To be sure, the situation is slowly improving. Russia is resorting to Soviet-style mobilization, marshaling thousands of rail cars to move crude from the north of the country into a terminal in the Black Sea where the polluted crude could be slowly blended with clean flows.
The southern branch of the Druzhba pipeline, which goes into the Czech Republic and Hungary has started to pump, although at rates about half their normal level of 300,000 barrels a day. Clean crude arrived on Thursday in Slovakia and it’s expected to reach Hungary by Monday. Ust-Luga is also receiving clean oil, but shipments remain patchy.
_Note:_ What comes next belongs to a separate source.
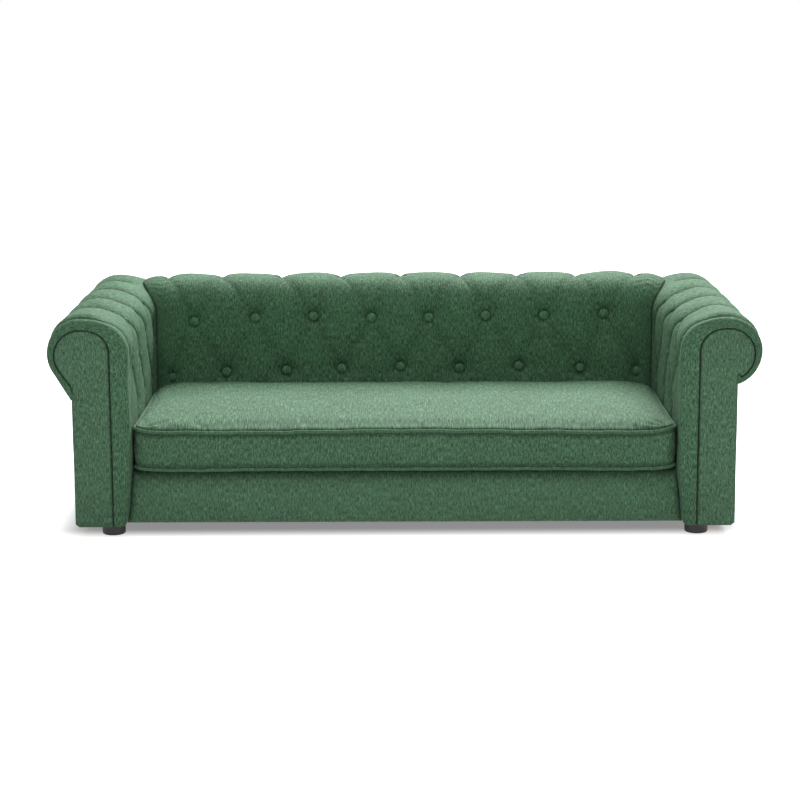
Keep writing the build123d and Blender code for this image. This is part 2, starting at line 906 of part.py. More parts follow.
with BuildPart() as cushion_zip:
    block((-half_zip, tape_face, zip_mid - half_tape), (half_zip, tape_top, zip_mid + half_tape))
    block((-half_zip, tape_top, zip_mid - half_neck), (half_zip, coil_foot, zip_mid + half_neck))
    block((-half_zip, coil_foot, zip_mid - half_coil), (half_zip, coil_top, zip_mid + half_coil))
    for x in (-half_zip, half_zip - zip_stop):
        block((x, tape_top, zip_mid - slider_half), (x + zip_stop, coil_top, zip_mid + slider_half))
write(cushion_zip.part, "cushion_zip")

slider_middle = zip_stop + slider_gap + slider_length / 2 - half_zip
slider_low = slider_middle - slider_length / 2
slider_high = slider_middle + slider_length / 2
slider_foot = tape_top + slider_gap
with BuildPart() as zip_slider:
    block(
        (slider_low, slider_foot, zip_mid - slider_half),
        (slider_high, coil_top + slider_gap + slider_wall, zip_mid + slider_half),
    )
    block(
        (slider_low - overrun, coil_foot - slider_gap, zip_mid - half_coil - slider_gap),
        (slider_high + overrun, coil_top + slider_gap, zip_mid + half_coil + slider_gap),
        mode=Mode.SUBTRACT,
    )
    block(
        (slider_low - overrun, slider_foot - overrun, zip_mid - half_neck - slider_gap),
        (slider_high + overrun, coil_foot, zip_mid + half_neck + slider_gap),
        mode=Mode.SUBTRACT,
    )
write(zip_slider.part, "zip_slider")
print("zip travel", 2 * -slider_middle)

# Feet and the screws that hold them
for seat, end in zip(foot_seats, ("front", "rear")):
    with BuildPart() as foot:
        rod(seat, foot_radius, -frame_bottom, 0)
        fillet(foot.faces().sort_by(Axis.Z)[0].edges(), foot_round)
        rod(seat, foot_bore_radius, -frame_bottom, 0, mode=Mode.SUBTRACT)
        rod(
            seat,
            foot_counterbore_radius,
            -frame_bottom,
            foot_counterbore_depth - frame_bottom,
            mode=Mode.SUBTRACT,
        )
    write_pair(foot.part, f"{end}_{{}}_foot")

with BuildPart() as foot_screws:
    for seat in foot_seats:
        bearing = foot_counterbore_depth - frame_bottom
        rod(seat, screw_head_radius, bearing - screw_head, bearing)
        rod(seat, screw_radius, bearing, screw_bite)
    mirror(about=Plane.YZ)
write(foot_screws.part, "foot_screws")

# Bolts, washers and tee nuts that hold the arms and the back to the base
bolt_seats = arm_bolt_seats + back_bolt_seats
with BuildPart() as frame_bolts:
    for seat in bolt_seats:
        under_head = -board - washer
        rod(seat, bolt_head_radius, under_head - bolt_head, under_head)
        rod(seat, bolt_radius, under_head, board + nut_flange + bolt_proud)
write(frame_bolts.part, "frame_bolts")

with BuildPart() as frame_washers:
    for seat in bolt_seats:
        rod(seat, washer_radius, -board - washer, -board)
        rod(seat, bolt_radius + bolt_hole_gap, -board - washer, -board, mode=Mode.SUBTRACT)
write(frame_washers.part, "frame_washers")

with BuildPart() as frame_nuts:
    for seat in bolt_seats:
        rod(seat, nut_flange_radius, board, board + nut_flange)
        rod(seat, nut_barrel_radius, board - nut_barrel, board)
        rod(
            seat,
            bolt_radius + screw_gap,
            board - nut_barrel,
            board + nut_flange,
            mode=Mode.SUBTRACT,
        )
write(frame_nuts.part, "frame_nuts")
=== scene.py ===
"""Tufted dog sofa bed: its upholstery, finishes and studio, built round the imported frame."""

import json
from math import acos, asin, atan2, copysign, cos, exp, hypot, pi, radians, sin

import bmesh
import bpy
import numpy as np
from mathutils import Euler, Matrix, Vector


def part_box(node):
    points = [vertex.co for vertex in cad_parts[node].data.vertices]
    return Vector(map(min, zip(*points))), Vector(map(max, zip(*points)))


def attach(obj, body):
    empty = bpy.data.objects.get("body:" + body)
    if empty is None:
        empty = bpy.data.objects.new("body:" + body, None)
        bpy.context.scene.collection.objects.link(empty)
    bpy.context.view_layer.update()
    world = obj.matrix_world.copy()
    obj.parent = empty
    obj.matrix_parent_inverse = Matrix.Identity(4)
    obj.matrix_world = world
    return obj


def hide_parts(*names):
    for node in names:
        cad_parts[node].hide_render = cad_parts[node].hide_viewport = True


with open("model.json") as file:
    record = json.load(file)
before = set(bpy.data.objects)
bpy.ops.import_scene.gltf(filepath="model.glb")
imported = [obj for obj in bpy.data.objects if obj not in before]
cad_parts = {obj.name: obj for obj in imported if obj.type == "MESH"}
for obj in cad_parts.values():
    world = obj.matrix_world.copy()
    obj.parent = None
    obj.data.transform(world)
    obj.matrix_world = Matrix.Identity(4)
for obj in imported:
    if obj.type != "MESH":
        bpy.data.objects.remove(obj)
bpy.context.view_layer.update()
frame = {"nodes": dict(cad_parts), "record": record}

bl_info = {
    "name": "Tufted dog sofa bed",
    "version": (1, 0, 0),
    "blender": (4, 5, 0),
    "location": "View3D > Sidebar > Dog Sofa",
    "description": "Builds the upholstery, finishes and studio of a tufted dog sofa bed round its packed frame",
    "category": "Object",
}

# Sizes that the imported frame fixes, in metres
ARM_FACE = 0.464
BACK_FACE = 0.144
HALF_DEPTH = 0.280
BACK_HALF = 0.4630
PAD_FOOT = 0.1185
SOFT_BOTTOM = 0.025
ARM_SHOULDER, ARM_TOP = 0.325, 0.383
BACK_SHOULDER, BACK_TOP = 0.337, 0.395
SIDE = 0.097
CHEEK = 0.033
LEDGE = 0.010
LEG_FRONT, LEG_REAR = -0.2443, 0.1753
FACING_PLANE = 0.2716
SEAM_GAP = 0.0009

# The rolled outline of the cover, and that of the seam inside its front band
CREST, TURN, ROLL = 0.077, 0.130, 0.059
SEAM, SEAM_CREST, SEAM_TURN, SEAM_ROLL = 0.0312, 0.0795, 0.080, 0.0445
CREST_PAD = 0.0185

# Where the roll meets the side, by the arm's side: the left roll droops lower than the right one
ROLL_TIP = 0.0975
ARM_NOTCH = {-1: 0.2440, 1: 0.2686}
SEAM_NOTCH = {-1: 0.2680, 1: 0.2871}
BACK_NOTCH, BACK_SEAM_NOTCH = 0.2806, 0.2991
TUCK = ((0.0945, 0.004), (0.0935, 0.012))

# Rows along the front band of an arm: shares of the way in to the seam, and how far each row is sunk
BAND_SHARES = (0.42, 0.50, 0.58, 0.66, 0.74, 0.81, 0.87)
BAND_TUCK = ((0.0003, 0.925), (0.0010, 0.960), (0.0030, 0.985), (0.0070, 0.998), (0.0074, 1.10))
BAND_GATHERS = {-1: (0.300, 0.335, 0.372, 0.425), 1: (0.285, 0.318, 0.402)}

# Pleats along the arms, half the spacing of the buttons, and where the back's ends turn round
ARM_PLEATS = (-0.134, -0.025, 0.084, 0.193)
HALF_PITCH = 0.0545
END_START, END_REACH = 0.415, 0.081

# How far the painted shade of a crease, of a broad fold and of a button's pocket reaches, and how dark it is
CREASE_SHADE_REACH = 0.0030
BROAD_SHADE_REACH, BROAD_SHADE = 0.013, 0.66
POCKET_SHADE_RIM, POCKET_SHADE_REACH, POCKET_SHADE = 0.0085, 0.0034, 0.9

# How far the seat cushion's top and underside lie inside its piping, and how high its boxing is
TOP_INSET, UNDER_INSET = 0.0048, 0.0060
BOXING_HEIGHT = 0.066

# How hard the cushion is blown up, and how far its top and its boxing may then move
PRESSURE = 4.0
TOP_SHIFT, BOXING_SHIFT = 0.0035, 0.0030

FRAME_BODY = "sofa_frame"
CUSHION_BODY = "seat_cushion"


# ------------------------------------------------------------------ settings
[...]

The big problem is, however, the key northern branch of Druzhba going into Belarus, Poland and Germany, which remains closed, depriving the region of at least 700,000 barrels a day. So far, every plan to re-start the pipeline has failed. As an alternative, refiners in the region are getting oil via the Baltic ports of Gdansk in Poland or Rostock in Germany.
Until a proper solution is found, a crisis that started in a remote village in southern Russia will keep reverberating through the continent’s oil market — and the costs will rise and rise.